■ **SUPPLIED MATERIAL**:
>>

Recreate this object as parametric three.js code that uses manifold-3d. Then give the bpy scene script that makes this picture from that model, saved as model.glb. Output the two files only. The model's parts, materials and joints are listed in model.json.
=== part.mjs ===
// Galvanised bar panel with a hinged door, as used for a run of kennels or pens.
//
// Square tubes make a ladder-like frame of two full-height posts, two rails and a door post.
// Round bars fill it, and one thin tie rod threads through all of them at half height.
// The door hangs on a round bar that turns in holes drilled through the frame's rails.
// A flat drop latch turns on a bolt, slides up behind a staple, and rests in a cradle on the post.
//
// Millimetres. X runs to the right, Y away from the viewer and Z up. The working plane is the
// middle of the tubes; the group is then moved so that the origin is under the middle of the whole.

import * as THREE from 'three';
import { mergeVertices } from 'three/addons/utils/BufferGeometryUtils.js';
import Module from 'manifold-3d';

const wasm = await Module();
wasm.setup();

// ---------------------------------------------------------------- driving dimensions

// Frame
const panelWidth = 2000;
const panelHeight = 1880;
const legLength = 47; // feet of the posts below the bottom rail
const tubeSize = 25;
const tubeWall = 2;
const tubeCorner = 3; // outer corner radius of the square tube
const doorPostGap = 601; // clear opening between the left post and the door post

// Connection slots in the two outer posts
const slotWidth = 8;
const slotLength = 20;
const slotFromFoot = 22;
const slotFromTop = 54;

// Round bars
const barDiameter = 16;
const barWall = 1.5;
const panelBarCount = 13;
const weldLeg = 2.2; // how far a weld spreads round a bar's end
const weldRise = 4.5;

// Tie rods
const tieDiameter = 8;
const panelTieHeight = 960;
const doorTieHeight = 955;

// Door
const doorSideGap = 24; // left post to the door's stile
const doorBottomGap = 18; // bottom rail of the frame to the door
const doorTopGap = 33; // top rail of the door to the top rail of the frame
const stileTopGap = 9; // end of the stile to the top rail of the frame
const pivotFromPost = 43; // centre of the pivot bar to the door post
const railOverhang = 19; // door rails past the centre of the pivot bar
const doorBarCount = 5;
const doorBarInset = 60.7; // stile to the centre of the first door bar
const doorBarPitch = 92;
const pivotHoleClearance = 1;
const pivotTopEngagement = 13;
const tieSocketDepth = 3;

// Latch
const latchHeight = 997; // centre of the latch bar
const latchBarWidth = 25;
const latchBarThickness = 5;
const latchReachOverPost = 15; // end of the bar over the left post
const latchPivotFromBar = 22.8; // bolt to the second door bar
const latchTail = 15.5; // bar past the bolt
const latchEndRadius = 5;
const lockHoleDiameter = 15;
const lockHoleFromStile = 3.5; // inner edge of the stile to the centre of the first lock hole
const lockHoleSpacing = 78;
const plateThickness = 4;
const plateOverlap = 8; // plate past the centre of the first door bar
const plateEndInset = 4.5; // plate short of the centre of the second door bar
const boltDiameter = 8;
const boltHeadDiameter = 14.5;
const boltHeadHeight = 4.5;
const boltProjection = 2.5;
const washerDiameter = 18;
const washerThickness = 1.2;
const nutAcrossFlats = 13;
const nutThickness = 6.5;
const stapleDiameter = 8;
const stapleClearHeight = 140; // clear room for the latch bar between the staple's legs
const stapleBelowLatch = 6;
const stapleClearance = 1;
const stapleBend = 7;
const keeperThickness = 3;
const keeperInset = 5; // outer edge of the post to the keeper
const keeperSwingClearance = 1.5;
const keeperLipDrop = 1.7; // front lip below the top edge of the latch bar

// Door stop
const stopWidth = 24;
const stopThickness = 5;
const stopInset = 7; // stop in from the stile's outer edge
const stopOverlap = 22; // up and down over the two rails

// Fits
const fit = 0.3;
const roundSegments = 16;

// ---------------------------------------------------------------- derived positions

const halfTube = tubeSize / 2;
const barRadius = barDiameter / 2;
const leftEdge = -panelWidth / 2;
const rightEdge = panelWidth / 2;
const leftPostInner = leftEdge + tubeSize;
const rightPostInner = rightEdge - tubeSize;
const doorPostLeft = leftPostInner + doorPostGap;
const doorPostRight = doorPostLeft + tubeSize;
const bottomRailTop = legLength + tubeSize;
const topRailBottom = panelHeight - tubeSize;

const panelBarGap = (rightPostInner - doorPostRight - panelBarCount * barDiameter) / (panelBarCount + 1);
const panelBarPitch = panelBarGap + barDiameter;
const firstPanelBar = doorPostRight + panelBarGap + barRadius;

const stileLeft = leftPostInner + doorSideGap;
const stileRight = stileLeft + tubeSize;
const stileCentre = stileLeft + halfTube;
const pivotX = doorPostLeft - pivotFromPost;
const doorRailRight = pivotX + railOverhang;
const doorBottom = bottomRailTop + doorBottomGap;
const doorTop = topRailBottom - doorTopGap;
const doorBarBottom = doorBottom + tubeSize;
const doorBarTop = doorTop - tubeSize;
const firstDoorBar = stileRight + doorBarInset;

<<
>>

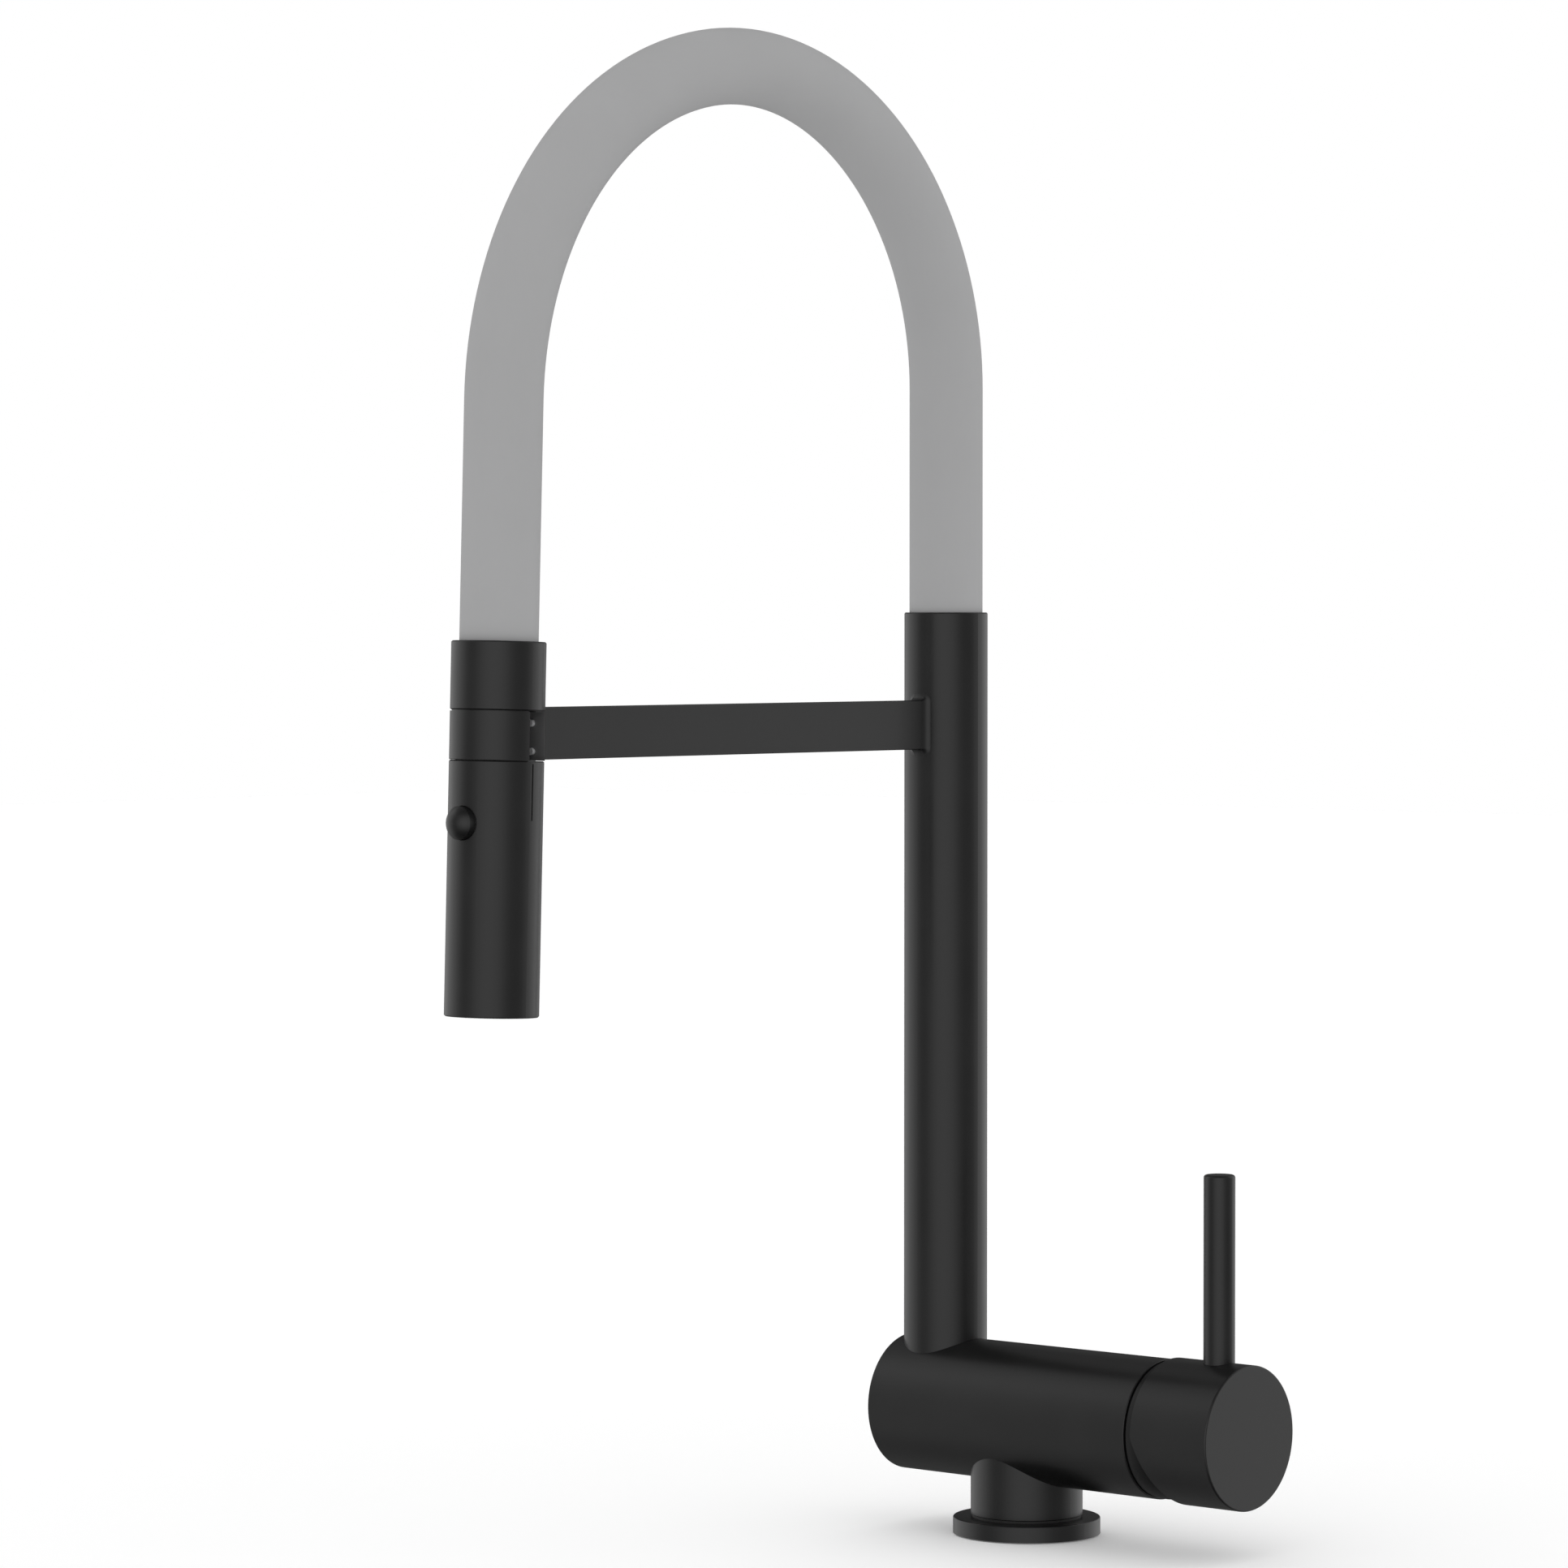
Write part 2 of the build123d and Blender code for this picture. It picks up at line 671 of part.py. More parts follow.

<<

■ **YOUR INSTRUCTIONS**: How many lines of these entries contain the string "manifold"? Reply with the number alone.

■ **RESPONSE TO THE EXERCISE**: 2